> **STATED EXERCISE**
Each line containing the word "frame" must be collected.

> **GIVEN DATA**
----------

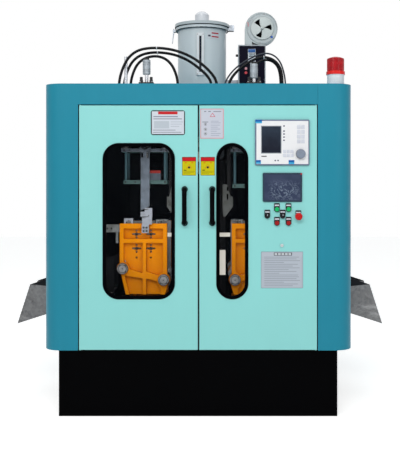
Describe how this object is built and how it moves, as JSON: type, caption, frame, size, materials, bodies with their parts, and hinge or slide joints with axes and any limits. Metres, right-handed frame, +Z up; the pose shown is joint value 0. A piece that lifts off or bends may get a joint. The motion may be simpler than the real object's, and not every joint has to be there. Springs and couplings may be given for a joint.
{
  "type": "blow moulding machine",
  "caption": "Cabinet blow moulding machine with windowed doors, shuttling clamp units, blow stations, extruder, hopper dryer, air hoses and side chutes.",
  "frame": {"origin": "on the floor under the middle of the plinth", "axes": "+X to the operator's right, +Y towards the rear, +Z up"},
  "size_m": [2.178, 1.961, 2.431],
  "materials": {
    "plinth": "semi-gloss black paint",
    "fascia": "satin blue-green paint",
    "panels": "satin blue-green paint",
    "frame": "dark satin paint",
    "door": "satin pale mint paint",
    "galvanised": "matt galvanised sheet",
    "steel": "ground steel",
    "chrome": "hard chrome",
    "orange": "orange machine paint",
    "rubber": "matt black rubber",
    "hose": "black hose cover",
    "pane": "clear plastic pane",
    "handle": "black handle",
    "housing": "light grey housing",
    "screen": "dark screen bezel",
    "bezel": "plated rings",
    "green": "green cap",
    "red": "red cap",
    "black": "black plastic",
    "lock": "plated key lock",
    "hopper": "light grey enamel",
    "white": "white frame and glass",
    "box": "dark blue-grey panel",
    "control": "white instrument and lamps",
    "alloy": "cast alloy",
    "motor": "grey motor",
    "beacon": "red flange ring over a pale foot",
    "lens": "clear red lens",
    "mirror": "reflector",
    "heater": "heater band sheet",
    "die": "dark heat-stained steel",
    "blow": "grey-green beams and steel rods"
  },
  "bodies": {
    "cabinet": {"plinth": "plinth", "front_fascia": "fascia", "right_corner_panel": "fascia", "cabinet_panels": "panels", "roof_panel": "panels", "inner_frame": "frame", "product_chutes": "galvanised", "carriage_rails": "steel", "hopper_body": "hopper", "sight_glass": "white", "heater_box": "box", "dryer_controls": "control", "blower_housing": "alloy", "blower_motor": "motor", "beacon_base": "beacon", "beacon_lens": "lens", "extruder_barrel": "steel", "heater_bands": "heater", "drive_unit": "motor", "die_head": "die", "blow_frames": "blow", "hose_supports": "steel", "air_hoses": "hose"},
    "left_leaf": {"left_door": "door", "left_window_seal": "rubber", "left_pane": "pane", "left_handle": "handle"},
    "right_leaf": {"right_door": "door", "right_window_seal": "rubber", "right_pane": "pane", "right_handle": "handle", "controller_body": "housing", "touch_panel": "screen", "button_bezels": "bezel"},
    "dial": {"controller_knob": "black"},
    "green_left": {"green_button_left": "green"},
    "green_right": {"green_button_right": "green"},
    "red_left": {"red_button_left": "red"},
    "red_right": {"red_button_right": "red"},
    "selector_a": {"selector_left": "black"},
    "selector_b": {"selector_right": "black"},
    "emergency_stop": {"estop_button": "red"},
    "lock": {"lock_knob": "lock"},
    "lid": {"hopper_lid": "hopper"},
    "latch": {"lid_latch": "steel"},
    "gate": {"slide_gate": "steel"},
    "damper": {"damper_disc": "alloy"},
    "fan": {"impeller": "alloy"},
    "reflector": {"beacon_reflector": "mirror"},
    "screw": {"extruder_screw": "chrome"},
    "left_shuttle": {"left_carriage": "orange"},
    "right_shuttle": {"right_carriage": "orange"},
    "left_clamp": {"left_front_platen": "orange", "left_tie_bars": "chrome"},
    "right_clamp": {"right_front_platen": "orange", "right_tie_bars": "chrome"},
    "left_inner_platen": {"left_middle_platen": "orange"},
    "right_inner_platen": {"right_middle_platen": "orange"},
    "left_blow": {"left_blow_slide": "blow"},
    "right_blow": {"right_blow_slide": "blow"}
  },
  "joints": [
    {"name": "left_door_hinge", "type": "hinge", "parent": "cabinet", "child": "left_leaf", "pos_m": [-0.645, -0.944, 1.036], "axis": [0, 0, -1], "range_deg": [0, 110]},
    {"name": "right_door_hinge", "type": "hinge", "parent": "cabinet", "child": "right_leaf", "pos_m": [0.645, -0.944, 1.036], "axis": [0, 0, 1], "range_deg": [0, 110]},
    {"name": "controller_dial", "type": "hinge", "parent": "right_leaf", "child": "dial", "pos_m": [0.56, -0.97, 1.4395], "axis": [0, 1, 0], "continuous": true},
    {"name": "green_left_press", "type": "slide", "parent": "right_leaf", "child": "green_left", "axis": [0, 1, 0], "range_m": [0, 0.004], "stiffness_N_per_m": 600, "springref_m": -0.002},
    {"name": "green_right_press", "type": "slide", "parent": "right_leaf", "child": "green_right", "axis": [0, 1, 0], "range_m": [0, 0.004], "stiffness_N_per_m": 600, "springref_m": -0.002},
    {"name": "red_left_press", "type": "slide", "parent": "right_leaf", "child": "red_left", "axis": [0, 1, 0], "range_m": [0, 0.004], "stiffness_N_per_m": 600, "springref_m": -0.002},
    {"name": "red_right_press", "type": "slide", "parent": "right_leaf", "child": "red_right", "axis": [0, 1, 0], "range_m": [0, 0.004], "stiffness_N_per_m": 600, "springref_m": -0.002},
    {"name": "selector_left_turn", "type": "hinge", "parent": "right_leaf", "child": "selector_a", "pos_m": [0.379, -0.96, 1.101], "axis": [0, 1, 0], "range_deg": [-45, 45]},
    {"name": "selector_right_turn", "type": "hinge", "parent": "right_leaf", "child": "selector_b", "pos_m": [0.463, -0.96, 1.101], "axis": [0, 1, 0], "range_deg": [-45, 45]},
    {"name": "emergency_stop_press", "type": "slide", "parent": "right_leaf", "child": "emergency_stop", "axis": [0, 1, 0], "range_m": [0, 0.006]},
    {"name": "lock_turn", "type": "hinge", "parent": "right_leaf", "child": "lock", "pos_m": [0.459, -0.95, 0.939], "axis": [0, 1, 0], "range_deg": [0, 90]},
    {"name": "lid_hinge", "type": "hinge", "parent": "cabinet", "child": "lid", "pos_m": [0.203, 0.05, 2.322], "axis": [0, 1, 0], "range_deg": [0, 100]},
    {"name": "latch_hinge", "type": "hinge", "parent": "cabinet", "child": "latch", "pos_m": [-0.189, 0.05, 2.302], "axis": [0, 1, 0], "range_deg": [0, 90]},
    {"name": "gate_slide", "type": "slide", "parent": "cabinet", "child": "gate", "axis": [1, 0, 0], "range_m": [-0.11, 0]},
    {"name": "damper_turn", "type": "hinge", "parent": "cabinet", "child": "damper", "pos_m": [0.399, -0.02, 2.305], "axis": [0, 1, 0], "range_deg": [0, 60]},
    {"name": "fan_spin", "type": "hinge", "parent": "cabinet", "child": "fan", "pos_m": [0.399, 0.02, 2.305], "axis": [0, 1, 0], "continuous": true},
    {"name": "reflector_spin", "type": "hinge", "parent": "cabinet", "child": "reflector", "pos_m": [0.765, -0.86, 1.93], "axis": [0, 0, 1], "continuous": true},
    {"name": "screw_spin", "type": "hinge", "parent": "cabinet", "child": "screw", "pos_m": [0, -0.05, 1.64], "axis": [0, 1, 0], "continuous": true},
    {"name": "left_shuttle_slide", "type": "slide", "parent": "cabinet", "child": "left_shuttle", "axis": [1, 0, 0], "range_m": [0, 0.327]},
    {"name": "right_shuttle_slide", "type": "slide", "parent": "cabinet", "child": "right_shuttle", "axis": [1, 0, 0], "range_m": [-0.327, 0]},
    {"name": "left_clamp_slide", "type": "slide", "parent": "left_shuttle", "child": "left_clamp", "axis": [0, 1, 0], "range_m": [0, 0.095]},
    {"name": "left_platen_slide", "type": "slide", "parent": "left_shuttle", "child": "left_inner_platen", "axis": [0, -1, 0], "range_m": [0, 0.095]},
    {"name": "right_clamp_slide", "type": "slide", "parent": "right_shuttle", "child": "right_clamp", "axis": [0, 1, 0], "range_m": [0, 0.095]},
    {"name": "right_platen_slide", "type": "slide", "parent": "right_shuttle", "child": "right_inner_platen", "axis": [0, -1, 0], "range_m": [0, 0.095]},
    {"name": "left_blow_stroke", "type": "slide", "parent": "cabinet", "child": "left_blow", "axis": [0, 0, 1], "range_m": [-0.05, 0.1]},
    {"name": "right_blow_stroke", "type": "slide", "parent": "cabinet", "child": "right_blow", "axis": [0, 0, 1], "range_m": [-0.027, 0.123]}
  ],
  "couplings": [
    {"joint": "left_platen_slide", "follows": "left_clamp_slide", "ratio": 1},
    {"joint": "right_platen_slide", "follows": "right_clamp_slide", "ratio": 1}
  ]
}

----------

> **SOLUTION FOR THIS EXERCISE**
Describe how this object is built and how it moves, as JSON: type, caption, frame, size, materials, bodies with their parts, and hinge or slide joints with axes and any limits. Metres, right-handed frame, +Z up; the pose shown is joint value 0. A piece that lifts off or bends may get a joint. The motion may be simpler than the real object's, and not every joint has to be there. Springs and couplings may be given for a joint.
  "frame": {"origin": "on the floor under the middle of the plinth", "axes": "+X to the operator's right, +Y towards the rear, +Z up"},
    "frame": "dark satin paint",
    "white": "white frame and glass",
    "cabinet": {"plinth": "plinth", "front_fascia": "fascia", "right_corner_panel": "fascia", "cabinet_panels": "panels", "roof_panel": "panels", "inner_frame": "frame", "product_chutes": "galvanised", "carriage_rails": "steel", "hopper_body": "hopper", "sight_glass": "white", "heater_box": "box", "dryer_controls": "control", "blower_housing": "alloy", "blower_motor": "motor", "beacon_base": "beacon", "beacon_lens": "lens", "extruder_barrel": "steel", "heater_bands": "heater", "drive_unit": "motor", "die_head": "die", "blow_frames": "blow", "hose_supports": "steel", "air_hoses": "hose"},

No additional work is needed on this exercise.